------ RECORDED DATA ------
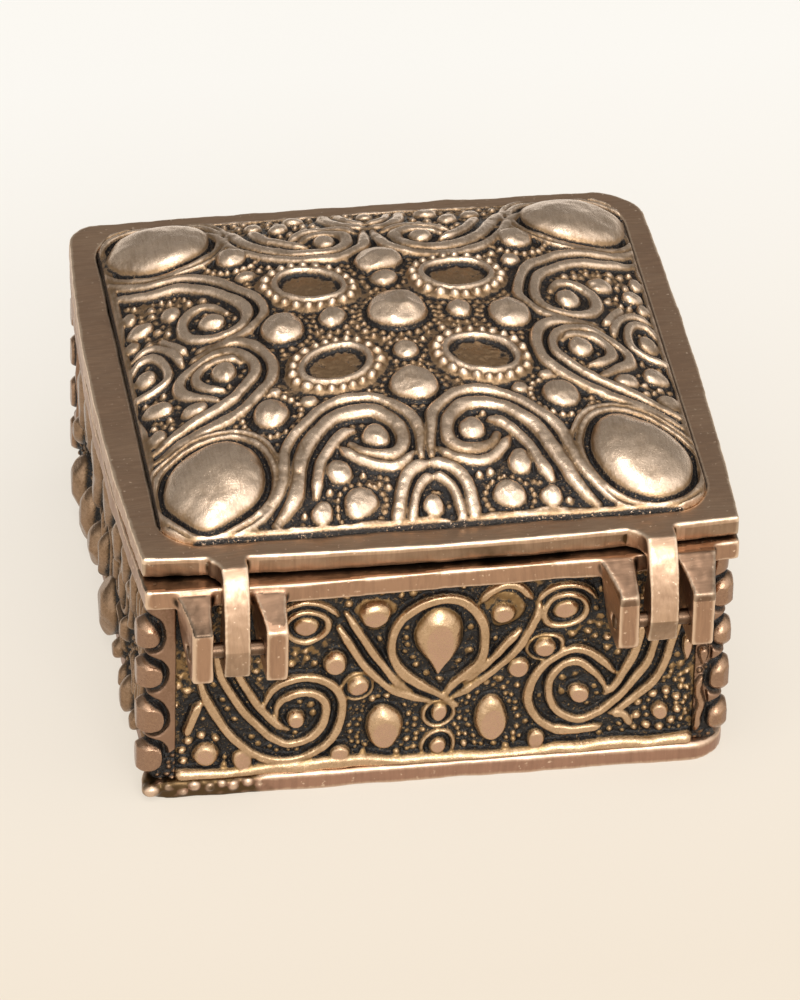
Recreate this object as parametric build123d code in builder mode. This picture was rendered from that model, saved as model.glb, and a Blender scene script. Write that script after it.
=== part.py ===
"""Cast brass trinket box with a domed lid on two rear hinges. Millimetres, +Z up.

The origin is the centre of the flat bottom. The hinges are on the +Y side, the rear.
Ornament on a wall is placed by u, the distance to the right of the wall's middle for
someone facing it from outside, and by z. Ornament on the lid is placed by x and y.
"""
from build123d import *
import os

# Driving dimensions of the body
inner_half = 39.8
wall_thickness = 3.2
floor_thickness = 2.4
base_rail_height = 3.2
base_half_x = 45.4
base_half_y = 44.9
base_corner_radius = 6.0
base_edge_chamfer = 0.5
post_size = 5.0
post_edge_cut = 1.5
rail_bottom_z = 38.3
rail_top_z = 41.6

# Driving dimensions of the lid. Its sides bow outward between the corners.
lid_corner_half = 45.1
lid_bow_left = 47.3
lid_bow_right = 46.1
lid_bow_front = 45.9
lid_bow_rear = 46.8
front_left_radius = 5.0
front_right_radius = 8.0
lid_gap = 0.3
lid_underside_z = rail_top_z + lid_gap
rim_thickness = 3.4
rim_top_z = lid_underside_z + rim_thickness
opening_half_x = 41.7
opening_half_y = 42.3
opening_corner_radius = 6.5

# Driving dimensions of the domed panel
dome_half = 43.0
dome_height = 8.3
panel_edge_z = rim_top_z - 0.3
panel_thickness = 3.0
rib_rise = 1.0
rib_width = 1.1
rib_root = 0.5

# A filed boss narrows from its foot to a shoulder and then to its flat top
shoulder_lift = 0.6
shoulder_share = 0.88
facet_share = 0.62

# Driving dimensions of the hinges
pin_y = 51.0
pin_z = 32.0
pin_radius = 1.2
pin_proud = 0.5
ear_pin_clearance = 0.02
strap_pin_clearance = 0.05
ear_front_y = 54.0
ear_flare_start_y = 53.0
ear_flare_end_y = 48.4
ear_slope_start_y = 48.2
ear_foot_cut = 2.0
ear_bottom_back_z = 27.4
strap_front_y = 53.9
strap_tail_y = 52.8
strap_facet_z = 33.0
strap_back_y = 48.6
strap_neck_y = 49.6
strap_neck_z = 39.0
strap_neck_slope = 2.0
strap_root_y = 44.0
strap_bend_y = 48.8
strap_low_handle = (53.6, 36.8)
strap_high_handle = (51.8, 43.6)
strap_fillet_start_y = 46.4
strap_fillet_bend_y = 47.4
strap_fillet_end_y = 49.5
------
** GIVEN REQUEST **
From the top of the listing above, restate each line word for word up to and including the line with "Millimetres, +Z up."; add nothing else.

** EXPECTED ANSWER **
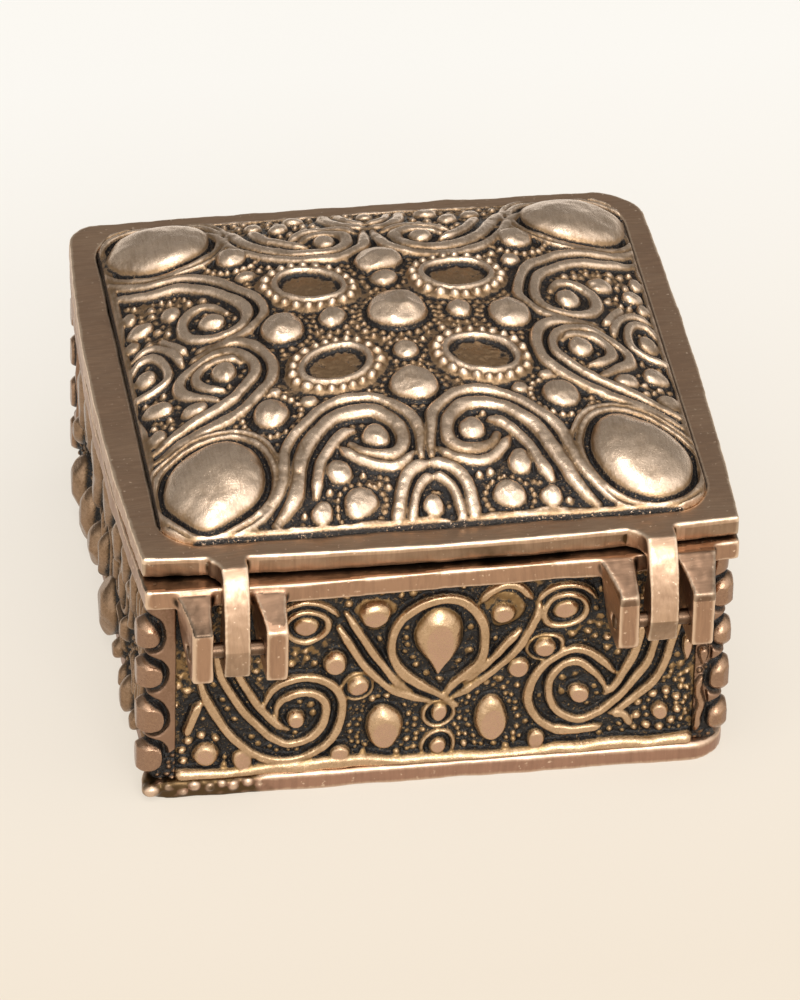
Recreate this object as parametric build123d code in builder mode. This picture was rendered from that model, saved as model.glb, and a Blender scene script. Write that script after it.
=== part.py ===
"""Cast brass trinket box with a domed lid on two rear hinges. Millimetres, +Z up.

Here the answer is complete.